Given problem: Exactly the lines from the line with "saddle_cover();" to the line with "depsgraph = bpy.context.evaluated_depsgraph_get()" should be extracted, both included, with no other lines.

Given information:

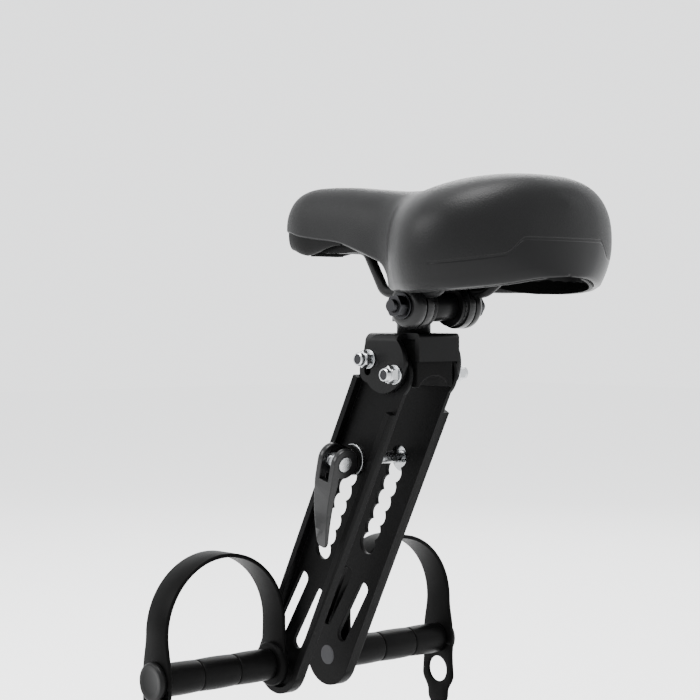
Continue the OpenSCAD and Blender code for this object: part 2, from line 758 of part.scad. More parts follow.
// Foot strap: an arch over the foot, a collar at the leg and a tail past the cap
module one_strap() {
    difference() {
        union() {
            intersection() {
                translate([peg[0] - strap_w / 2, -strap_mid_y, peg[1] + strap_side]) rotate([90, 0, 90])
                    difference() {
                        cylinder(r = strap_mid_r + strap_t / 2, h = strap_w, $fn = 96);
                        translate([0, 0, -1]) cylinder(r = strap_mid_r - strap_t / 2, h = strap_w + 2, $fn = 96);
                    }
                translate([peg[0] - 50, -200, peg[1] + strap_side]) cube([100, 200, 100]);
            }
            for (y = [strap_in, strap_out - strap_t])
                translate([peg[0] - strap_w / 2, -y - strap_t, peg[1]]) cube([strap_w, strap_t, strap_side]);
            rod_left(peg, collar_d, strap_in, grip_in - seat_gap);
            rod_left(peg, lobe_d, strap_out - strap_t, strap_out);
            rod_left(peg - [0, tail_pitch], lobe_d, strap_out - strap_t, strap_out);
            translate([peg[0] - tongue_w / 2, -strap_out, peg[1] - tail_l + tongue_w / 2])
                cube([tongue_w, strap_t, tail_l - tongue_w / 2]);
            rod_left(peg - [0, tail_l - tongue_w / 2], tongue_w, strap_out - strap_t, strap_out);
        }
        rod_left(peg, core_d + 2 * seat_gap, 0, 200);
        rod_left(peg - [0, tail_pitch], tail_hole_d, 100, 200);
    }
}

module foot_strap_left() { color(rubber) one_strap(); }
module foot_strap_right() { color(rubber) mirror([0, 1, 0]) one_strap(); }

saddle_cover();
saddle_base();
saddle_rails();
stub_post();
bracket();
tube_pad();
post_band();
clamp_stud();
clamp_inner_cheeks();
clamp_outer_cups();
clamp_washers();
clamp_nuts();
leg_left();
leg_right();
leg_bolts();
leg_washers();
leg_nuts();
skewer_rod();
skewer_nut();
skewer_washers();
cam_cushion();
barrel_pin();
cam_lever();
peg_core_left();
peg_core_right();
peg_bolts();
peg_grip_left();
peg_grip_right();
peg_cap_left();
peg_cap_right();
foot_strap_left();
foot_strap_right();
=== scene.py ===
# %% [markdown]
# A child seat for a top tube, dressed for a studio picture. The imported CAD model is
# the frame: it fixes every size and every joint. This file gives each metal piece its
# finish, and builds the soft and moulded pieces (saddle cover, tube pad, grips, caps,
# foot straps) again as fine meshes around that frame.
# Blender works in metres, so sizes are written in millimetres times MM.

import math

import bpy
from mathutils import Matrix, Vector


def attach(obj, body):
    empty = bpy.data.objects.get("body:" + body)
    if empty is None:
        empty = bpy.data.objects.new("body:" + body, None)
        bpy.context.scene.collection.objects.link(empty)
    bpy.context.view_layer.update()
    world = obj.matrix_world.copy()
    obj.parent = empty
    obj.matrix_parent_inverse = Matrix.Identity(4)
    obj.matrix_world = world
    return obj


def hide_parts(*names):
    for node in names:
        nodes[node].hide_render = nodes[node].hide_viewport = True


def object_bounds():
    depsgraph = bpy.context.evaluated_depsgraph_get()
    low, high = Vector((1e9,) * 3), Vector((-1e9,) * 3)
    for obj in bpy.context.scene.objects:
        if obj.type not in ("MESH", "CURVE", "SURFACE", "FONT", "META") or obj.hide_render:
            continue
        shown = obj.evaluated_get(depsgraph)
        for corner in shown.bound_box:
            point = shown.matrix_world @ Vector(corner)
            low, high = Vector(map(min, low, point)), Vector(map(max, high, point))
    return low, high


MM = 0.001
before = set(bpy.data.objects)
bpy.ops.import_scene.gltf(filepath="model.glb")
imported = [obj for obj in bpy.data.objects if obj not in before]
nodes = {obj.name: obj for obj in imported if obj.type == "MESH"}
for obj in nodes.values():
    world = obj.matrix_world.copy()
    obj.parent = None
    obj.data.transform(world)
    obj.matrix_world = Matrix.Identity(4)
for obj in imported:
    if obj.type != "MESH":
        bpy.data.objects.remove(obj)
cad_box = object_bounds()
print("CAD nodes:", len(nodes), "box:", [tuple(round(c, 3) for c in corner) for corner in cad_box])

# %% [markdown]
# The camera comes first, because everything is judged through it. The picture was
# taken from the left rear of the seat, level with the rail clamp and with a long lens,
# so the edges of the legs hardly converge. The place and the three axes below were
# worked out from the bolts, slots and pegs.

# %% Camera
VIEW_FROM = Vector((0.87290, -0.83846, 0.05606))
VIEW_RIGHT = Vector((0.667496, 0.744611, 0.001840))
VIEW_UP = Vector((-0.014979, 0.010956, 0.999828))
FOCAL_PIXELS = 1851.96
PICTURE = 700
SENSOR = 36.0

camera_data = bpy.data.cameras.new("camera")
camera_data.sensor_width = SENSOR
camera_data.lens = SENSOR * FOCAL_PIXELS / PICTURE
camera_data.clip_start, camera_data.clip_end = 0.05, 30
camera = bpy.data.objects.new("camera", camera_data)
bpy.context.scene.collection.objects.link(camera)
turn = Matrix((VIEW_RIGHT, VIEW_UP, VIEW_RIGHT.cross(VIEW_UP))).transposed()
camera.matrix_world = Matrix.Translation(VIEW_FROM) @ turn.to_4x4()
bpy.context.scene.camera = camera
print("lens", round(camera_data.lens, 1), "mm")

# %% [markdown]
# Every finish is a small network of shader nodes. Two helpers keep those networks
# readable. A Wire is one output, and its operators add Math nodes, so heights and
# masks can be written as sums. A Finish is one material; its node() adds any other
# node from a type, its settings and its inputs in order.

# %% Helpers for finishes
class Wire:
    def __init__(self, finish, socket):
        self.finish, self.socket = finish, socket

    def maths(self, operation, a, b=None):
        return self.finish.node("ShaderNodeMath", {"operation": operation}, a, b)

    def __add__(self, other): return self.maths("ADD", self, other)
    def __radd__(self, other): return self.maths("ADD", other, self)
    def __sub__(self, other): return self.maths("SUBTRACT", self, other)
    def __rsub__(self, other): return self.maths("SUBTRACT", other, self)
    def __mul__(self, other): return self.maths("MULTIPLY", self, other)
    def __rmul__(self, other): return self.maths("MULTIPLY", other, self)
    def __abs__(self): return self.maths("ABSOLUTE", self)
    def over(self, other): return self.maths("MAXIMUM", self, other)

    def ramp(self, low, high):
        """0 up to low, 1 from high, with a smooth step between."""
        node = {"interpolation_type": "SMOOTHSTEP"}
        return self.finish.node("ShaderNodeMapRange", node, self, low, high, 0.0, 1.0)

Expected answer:
saddle_cover();
saddle_base();
saddle_rails();
stub_post();
bracket();
tube_pad();
post_band();
clamp_stud();
clamp_inner_cheeks();
clamp_outer_cups();
clamp_washers();
clamp_nuts();
leg_left();
leg_right();
leg_bolts();
leg_washers();
leg_nuts();
skewer_rod();
skewer_nut();
skewer_washers();
cam_cushion();
barrel_pin();
cam_lever();
peg_core_left();
peg_core_right();
peg_bolts();
peg_grip_left();
peg_grip_right();
peg_cap_left();
peg_cap_right();
foot_strap_left();
foot_strap_right();
=== scene.py ===
# %% [markdown]
# A child seat for a top tube, dressed for a studio picture. The imported CAD model is
# the frame: it fixes every size and every joint. This file gives each metal piece its
# finish, and builds the soft and moulded pieces (saddle cover, tube pad, grips, caps,
# foot straps) again as fine meshes around that frame.
# Blender works in metres, so sizes are written in millimetres times MM.

import math

import bpy
from mathutils import Matrix, Vector


def attach(obj, body):
    empty = bpy.data.objects.get("body:" + body)
    if empty is None:
        empty = bpy.data.objects.new("body:" + body, None)
        bpy.context.scene.collection.objects.link(empty)
    bpy.context.view_layer.update()
    world = obj.matrix_world.copy()
    obj.parent = empty
    obj.matrix_parent_inverse = Matrix.Identity(4)
    obj.matrix_world = world
    return obj


def hide_parts(*names):
    for node in names:
        nodes[node].hide_render = nodes[node].hide_viewport = True


def object_bounds():
    depsgraph = bpy.context.evaluated_depsgraph_get()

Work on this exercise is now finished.